In a recent motoring forum thread about recommending plug-in hybrids in the UK, poster Craig1192 wrote: "Happy with my BMW 3-series plug-in. Does not have a great range but that is not the point for me as it saves a shedload of BIK tax."
BIK stands for benefit-in-kind, a UK company car tax that partly takes into account the car's CO2 emissions levels when calculating the payment. In the UK and across Europe plug-in hybrids have gained traction mostly because of government tax breaks on cars that have low CO2 emissions.
Users on the Pistonheads thread quoted tax savings of about 150 pounds ($199) a month.
The big advantage of plug-in hybrids has been dealt a huge blow by the Worldwide harmonized Light vehicles Test Procedure (WLTP) regime used to measure vehicle fuel consumption and CO2 emissions, which came into force in Europe Sept. 1.
There was more bad news for plug-in hybrids on Friday when the UK government said it would cut the incentives available for plug-in hybrids as it focuses on pure electric models.
WLTP results are now closer to real-world usage than the figures created by the previous New European Driving Cycle (NEDC) tests. As a result, nine of the top-10 best-selling plug-in hybrids in the first half of the year have either been pulled from sale or are no longer rated as offering less than 50 grams per kilometer of CO2, the figure below which the car is rated as being ultra-low emission and therefore eligible for tax breaks.
"The only advantage PHEVs (plug-in hybrid vehicles) have is their incentive," Felipe Munoz, global analyst for JATO Dynamics said.
The scramble to beat the deadline pushed European sales of plug-in hybrids to 125,500 in the eight months, up 48 percent on the year before. In August, 59 percent of those sales across Europe went to fleets, up from 53 percent the previous August, JATO figures showed.
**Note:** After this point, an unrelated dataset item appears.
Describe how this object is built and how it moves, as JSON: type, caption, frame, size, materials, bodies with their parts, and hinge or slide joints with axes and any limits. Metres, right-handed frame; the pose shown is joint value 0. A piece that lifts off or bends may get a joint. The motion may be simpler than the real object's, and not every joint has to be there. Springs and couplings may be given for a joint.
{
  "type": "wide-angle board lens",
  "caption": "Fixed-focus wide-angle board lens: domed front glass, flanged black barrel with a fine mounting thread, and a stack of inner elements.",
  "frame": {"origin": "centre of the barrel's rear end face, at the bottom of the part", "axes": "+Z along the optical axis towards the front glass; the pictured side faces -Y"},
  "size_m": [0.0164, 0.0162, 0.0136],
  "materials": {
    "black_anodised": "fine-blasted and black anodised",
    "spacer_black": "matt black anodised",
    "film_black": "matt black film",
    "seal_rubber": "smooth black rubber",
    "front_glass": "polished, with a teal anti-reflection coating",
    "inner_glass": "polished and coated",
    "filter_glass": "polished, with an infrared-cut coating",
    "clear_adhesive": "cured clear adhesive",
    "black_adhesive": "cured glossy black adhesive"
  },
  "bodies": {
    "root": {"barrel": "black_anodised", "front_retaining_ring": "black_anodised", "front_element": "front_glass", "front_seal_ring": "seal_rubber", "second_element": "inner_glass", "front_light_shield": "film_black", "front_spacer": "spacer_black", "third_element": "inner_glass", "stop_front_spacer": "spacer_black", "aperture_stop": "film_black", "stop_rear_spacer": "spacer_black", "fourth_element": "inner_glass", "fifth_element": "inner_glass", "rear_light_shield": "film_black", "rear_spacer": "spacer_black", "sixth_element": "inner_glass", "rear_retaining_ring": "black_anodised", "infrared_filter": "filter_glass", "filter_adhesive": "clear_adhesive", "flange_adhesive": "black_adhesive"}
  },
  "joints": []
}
Munoz believes sales will collapse during the remaining months of the year.
Automakers had three choices to make:
- Spend big money on making existing models eligible for incentives again by increasing the battery-only range and therefore ducking under the 50g/km mark.
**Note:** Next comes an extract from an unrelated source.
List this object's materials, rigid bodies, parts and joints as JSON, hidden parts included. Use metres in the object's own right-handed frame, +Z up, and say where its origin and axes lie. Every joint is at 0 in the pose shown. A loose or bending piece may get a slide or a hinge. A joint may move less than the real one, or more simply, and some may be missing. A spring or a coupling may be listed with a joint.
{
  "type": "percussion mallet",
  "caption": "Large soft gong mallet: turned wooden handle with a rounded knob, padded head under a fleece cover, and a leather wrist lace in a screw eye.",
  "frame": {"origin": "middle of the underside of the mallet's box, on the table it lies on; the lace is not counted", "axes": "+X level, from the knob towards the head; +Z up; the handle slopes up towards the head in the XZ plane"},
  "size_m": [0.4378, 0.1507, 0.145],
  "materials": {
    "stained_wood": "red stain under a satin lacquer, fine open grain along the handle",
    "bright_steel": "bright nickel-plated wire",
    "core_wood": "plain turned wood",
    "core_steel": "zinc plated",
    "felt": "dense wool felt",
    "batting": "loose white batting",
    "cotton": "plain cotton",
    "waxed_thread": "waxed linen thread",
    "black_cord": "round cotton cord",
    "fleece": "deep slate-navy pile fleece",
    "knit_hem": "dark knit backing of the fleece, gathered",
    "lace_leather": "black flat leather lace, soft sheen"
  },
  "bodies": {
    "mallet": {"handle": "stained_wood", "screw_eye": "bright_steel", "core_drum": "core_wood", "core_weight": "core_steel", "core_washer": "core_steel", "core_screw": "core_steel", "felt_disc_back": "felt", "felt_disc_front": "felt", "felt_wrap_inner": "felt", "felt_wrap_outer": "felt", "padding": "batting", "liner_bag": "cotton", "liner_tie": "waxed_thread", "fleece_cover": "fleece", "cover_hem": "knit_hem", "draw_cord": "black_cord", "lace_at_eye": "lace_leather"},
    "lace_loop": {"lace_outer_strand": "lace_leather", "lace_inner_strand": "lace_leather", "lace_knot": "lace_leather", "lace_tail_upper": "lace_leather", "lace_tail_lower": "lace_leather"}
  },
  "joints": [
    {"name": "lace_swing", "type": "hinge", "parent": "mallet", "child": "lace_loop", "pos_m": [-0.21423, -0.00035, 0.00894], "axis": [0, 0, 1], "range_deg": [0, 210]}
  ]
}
- Remove the car from the lineup and relaunch it at a later date as part of an wider range overhaul, complete with a bigger battery.
- Certify them for WLTP despite the increased CO2 and hope enough people were buying them for other reasons than tax incentives.
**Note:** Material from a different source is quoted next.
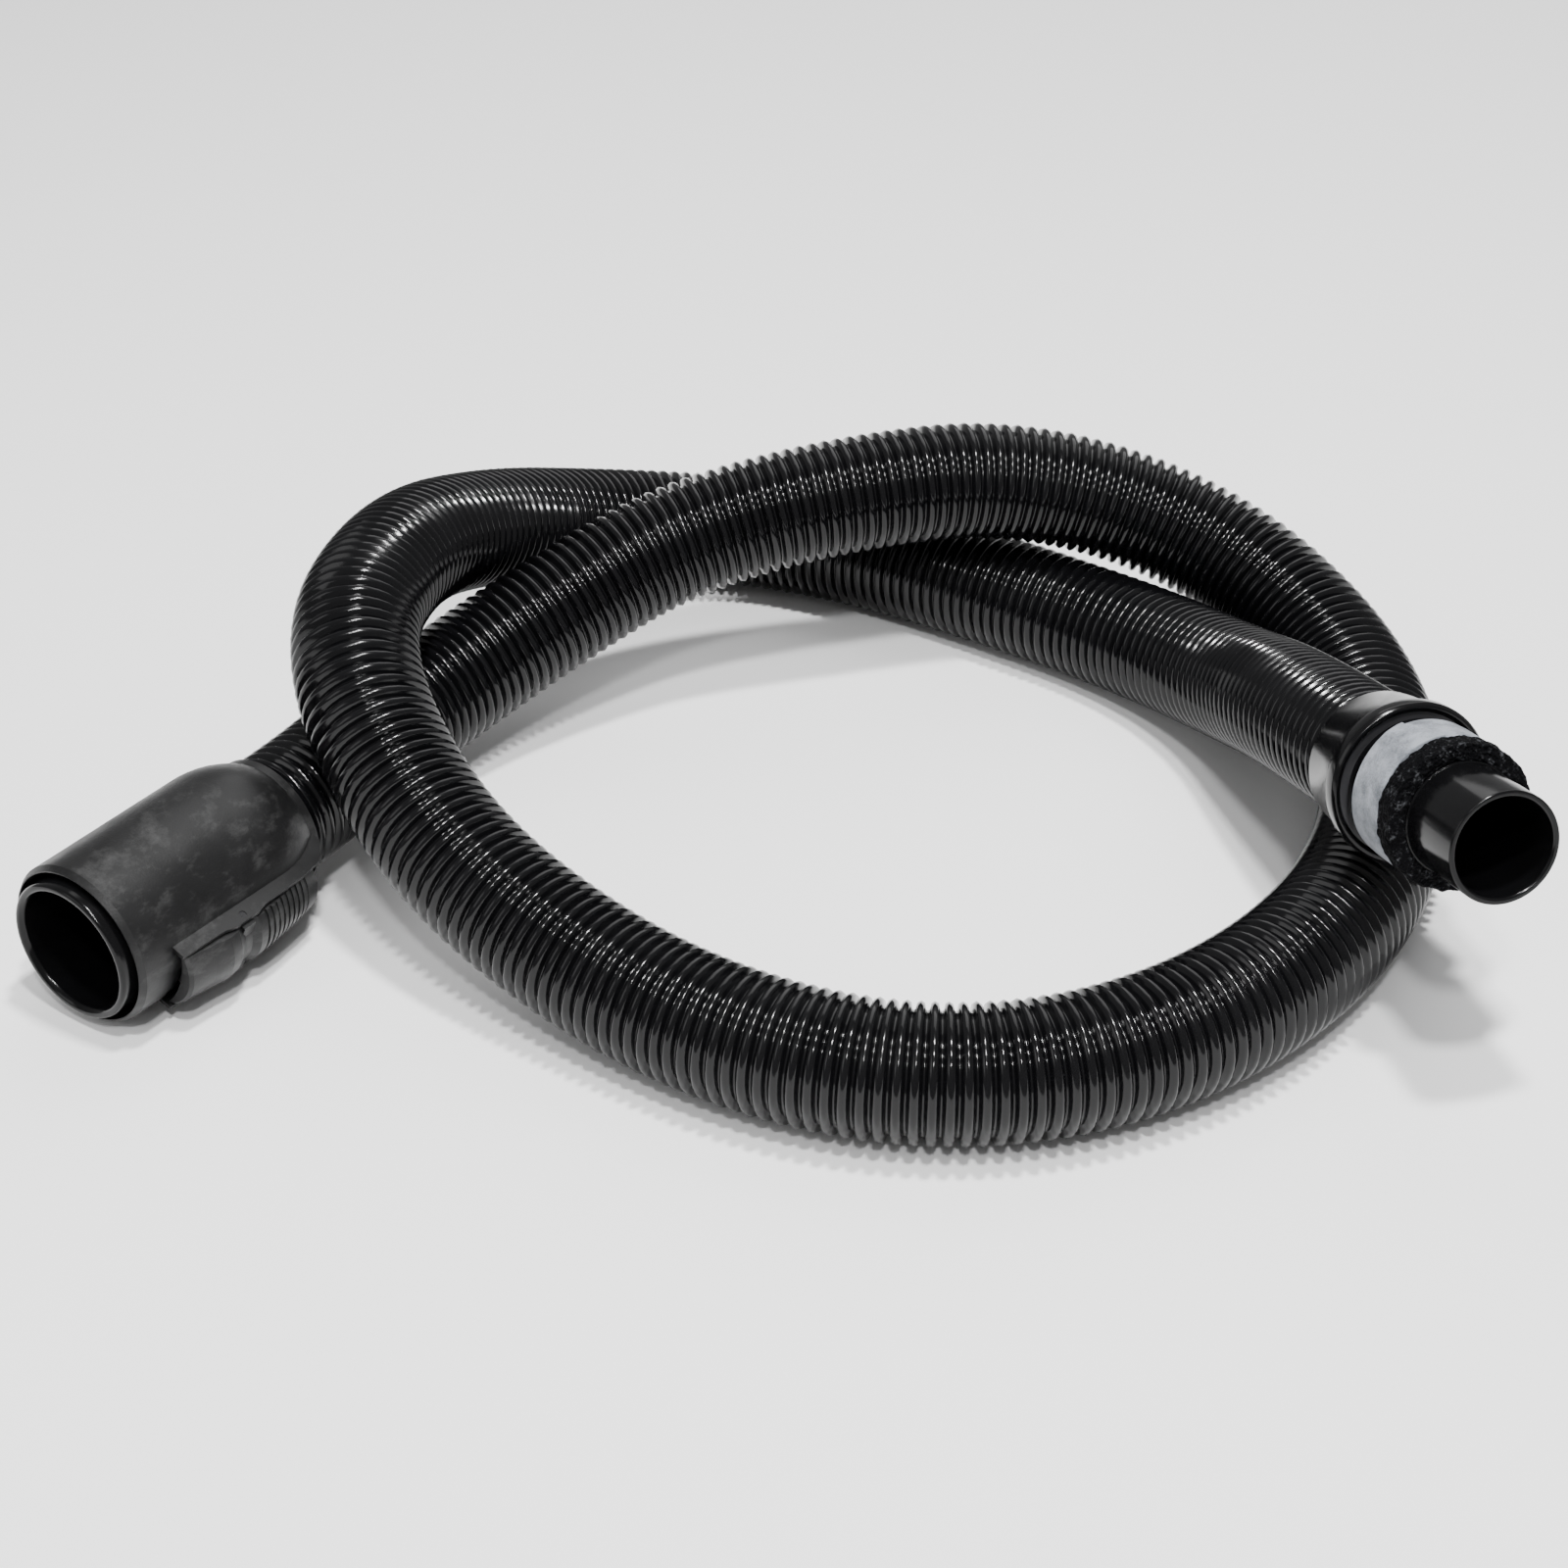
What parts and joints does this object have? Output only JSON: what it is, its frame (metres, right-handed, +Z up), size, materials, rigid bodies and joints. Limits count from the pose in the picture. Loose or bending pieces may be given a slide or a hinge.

Mitsubishi, which builds Europe's best-selling plug-in hybrid, the Outlander PHEV SUV, scrambled to go with option one to keep the car below 50g/km.
Volkswagen, meanwhile, went for option two. It pulled the Passat GTE, Europe's No. 2-selling plug-in hybrid in the first half, and will not relaunch it again until it overhauls the Passat in July 2019. The Golf GTE, Europe's No. 4-selling plug-in hybrid, also will not be replaced until July 2019.
It is likely that VW calculated the cars will be too expensive without the incentives, which includes a 3,000-euro subsidy in Germany for those emitting less than 50g/km of CO2.
The new VW Group plug-in hybrid powertrain is expected to be the same one previewed by the Skoda Vision RS compact concept, unveiled at the Paris auto show, which mates a 1.5-liter turbo gasoline engine to a bigger 13 kilowatt hour battery that according to Skoda provides 70 km (43 miles) electric-only driving, compared with 50 km for the Golf GTE based on NEDC calculations. That should be enough to reduce CO2 emissions to below 50g/km.
Despite the added range, it could be cheaper too. "When VW first started with plug-on hybrids in 2015, it was simply too expensive," Bjorn Kroll, Skoda's head of product marketing and the brand's commercial leader on electric cars, said at a preview of the Vision RS. "Battery prices have come down a lot."